Pedophile trial first without jury in Queensland

Article from: The Courier-Mail

Tony Keim

November 04, 2008 11:00pm

A NOTORIOUS pedophile, jailed for having sex with an 11-year-old girl, will be the first in Queensland to face a criminal trial without a jury.

Ipswich District Court judge Greg Koppenol granted Roy Schloss, 79, the first jury-less trial since new state laws came into effect last month.

Barrister Andrew West, for Schloss, argued his client be granted a judge-only trial because of his repeated exposure as a pedophile in media reports spanning more than a decade.

Prosecutor Ron Swanwick did not oppose the defence's application.

Premier Anna Bligh and Attorney-General Kerry Shine announced the proposed laws in August, saying they were not aimed at specific individuals.

But, they said, several high-profile cases, including those of notorious pedophile Dennis Ferguson and former Bundaberg surgeon Jayant Patel, had prompted the rethink.

"Clearly there has been recent debate about the jury system here in Queensland arising out of a couple of cases," Ms Bligh said.

Mr Shine said judge-only trials would give defendants an "additional option" for having their cases heard.

Schloss has already served 11 years of a combined 21-year sentence for sexually assaulting several young girls in the 1980s and 1990s.

He will be 87 before he is eligible for release.

Schloss was convicted in 1997 for paying an Ipswich couple $20 so they could buy cigarettes in exchange for having sex with their 11-year-old daughter.

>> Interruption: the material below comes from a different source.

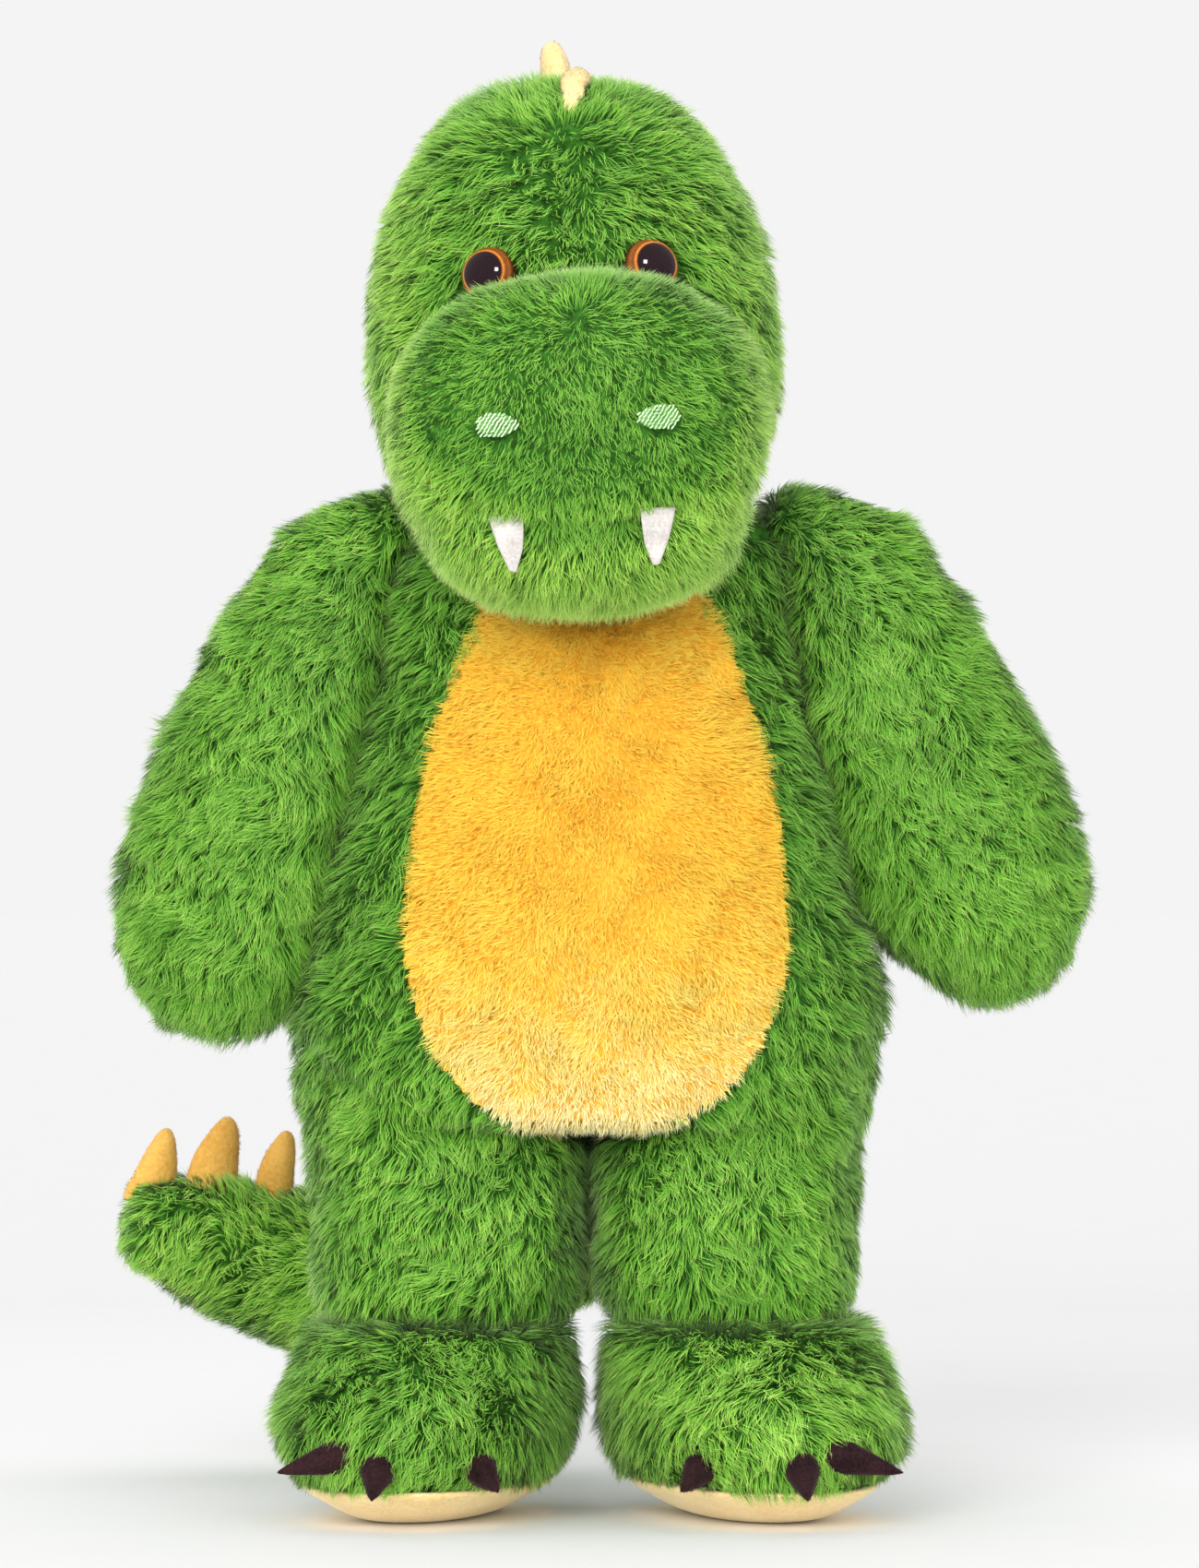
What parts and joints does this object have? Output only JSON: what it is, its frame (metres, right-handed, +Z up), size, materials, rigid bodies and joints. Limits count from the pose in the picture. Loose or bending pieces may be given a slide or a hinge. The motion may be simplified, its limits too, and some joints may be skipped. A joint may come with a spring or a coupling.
{
  "type": "stuffed dinosaur",
  "caption": "Standing stuffed dinosaur with a long muzzle, belly panel, mitten arms, clawed feet, crest spikes and a curled tail; head, arms, legs and tail move.",
  "frame": {"origin": "on the floor, under the middle of the toy's box", "axes": "+Z up, -Y the way the toy faces, +X to the right as seen from the front"},
  "size_m": [0.2592, 0.2494, 0.3817],
  "materials": {
    "green_plush": "long-pile plush, 12 mm, combed down",
    "belly_plush": "medium-pile plush, 8 mm, fading from orange to pale yellow",
    "velour": "short-pile velour",
    "fill": "polyester fibre fill",
    "beads": "woven bag of plastic beads",
    "eye": "polished, amber ring around a near-black pupil",
    "nylon": "moulded nylon",
    "nostril_thread": "satin-stitch embroidery thread",
    "white_felt": "pressed felt",
    "dark_felt": "short-pile felt"
  },
  "bodies": {
    "torso": {"body_cover": "green_plush", "belly_panel": "belly_plush", "body_stuffing": "fill", "back_spike_1": "velour", "back_spike_2": "velour", "back_spike_3": "velour", "back_spike_4": "velour"},
    "head": {"head_cover": "green_plush", "muzzle_cover": "green_plush", "chin_cover": "green_plush", "head_stuffing": "fill", "eye_left": "eye", "eye_right": "eye", "eye_washer_left": "nylon", "eye_washer_right": "nylon", "nostril_left": "nostril_thread", "nostril_right": "nostril_thread", "tooth_left": "white_felt", "tooth_right": "white_felt", "head_spike_1": "velour", "head_spike_2": "velour", "head_spike_3": "velour", "head_spike_4": "velour"},
    "arm_left": {"arm_cover_left": "green_plush", "arm_stuffing_left": "fill"},
    "arm_right": {"arm_cover_right": "green_plush", "arm_stuffing_right": "fill"},
    "leg_left": {"leg_cover_left": "green_plush", "leg_stuffing_left": "fill", "foot_cover_left": "green_plush", "foot_stuffing_left": "fill", "foot_bean_bag_left": "beads", "sole_left": "velour", "claw_left_1": "dark_felt", "claw_left_2": "dark_felt", "claw_left_3": "dark_felt"},
    "leg_right": {"leg_cover_right": "green_plush", "leg_stuffing_right": "fill", "foot_cover_right": "green_plush", "foot_stuffing_right": "fill", "foot_bean_bag_right": "beads", "sole_right": "velour", "claw_right_1": "dark_felt", "claw_right_2": "dark_felt", "claw_right_3": "dark_felt"},
    "tail": {"tail_cover": "green_plush", "tail_stuffing": "fill", "tail_spike_1": "velour", "tail_spike_2": "velour", "tail_spike_3": "velour", "tail_spike_4": "velour", "tail_spike_5": "velour"}
  },
  "joints": [
    {"name": "neck_turn", "type": "hinge", "parent": "torso", "child": "head", "pos_m": [-0.00365, -0.01713, 0.257], "axis": [0, 0, 1], "range_deg": [-20, 20], "stiffness_Nm_per_rad": 0.4},
    {"name": "shoulder_left", "type": "hinge", "parent": "torso", "child": "arm_left", "pos_m": [-0.05015, -0.01713, 0.238], "axis": [-0.9744, 0, 0.225], "range_deg": [-30, 50], "stiffness_Nm_per_rad": 0.15},
    {"name": "shoulder_right", "type": "hinge", "parent": "torso", "child": "arm_right", "pos_m": [0.04985, -0.01713, 0.238], "axis": [-0.9744, 0, -0.225], "range_deg": [-30, 50], "stiffness_Nm_per_rad": 0.15},
    {"name": "hip_left", "type": "hinge", "parent": "torso", "child": "leg_left", "pos_m": [-0.03745, -0.02213, 0.092], "axis": [-1, 0, 0], "range_deg": [-5, 35], "stiffness_Nm_per_rad": 4},
    {"name": "hip_right", "type": "hinge", "parent": "torso", "child": "leg_right", "pos_m": [0.03715, -0.02213, 0.092], "axis": [-1, 0, 0], "range_deg": [-5, 35], "stiffness_Nm_per_rad": 4},
    {"name": "tail_lift", "type": "hinge", "parent": "torso", "child": "tail", "pos_m": [-0.00015, 0.04287, 0.112], "axis": [1, 0, 0], "range_deg": [0, 30], "stiffness_Nm_per_rad": 0.8}
  ]
}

He was also convicted of molesting the girl's nine-year-old sister and sentenced to almost 13 years' jail, later reduced to nine years by the Court of Appeal.

In 2004, two more complainants came forward.

The girls, who had been teenage runaways, alleged Schloss had given them accommodation and money in return for sex when they were aged between 12 and 16.

On November 25, 2005, an Ipswich jury found Schloss guilty of raping the complainants between 1986 and 1990.

In March, he was committed to trial for allegedly raping another girl at his North Ipswich home between 1984 and 1985. That trial, without jury, begins today.

It is understood Schloss's health is in decline and that his mind may be starting to fail, an issue first flagged by his then-barrister Peter Rashleigh, who told Ipswich District Court in 2005 that Schloss was unwell, having been diagnosed with Parkinson's disease.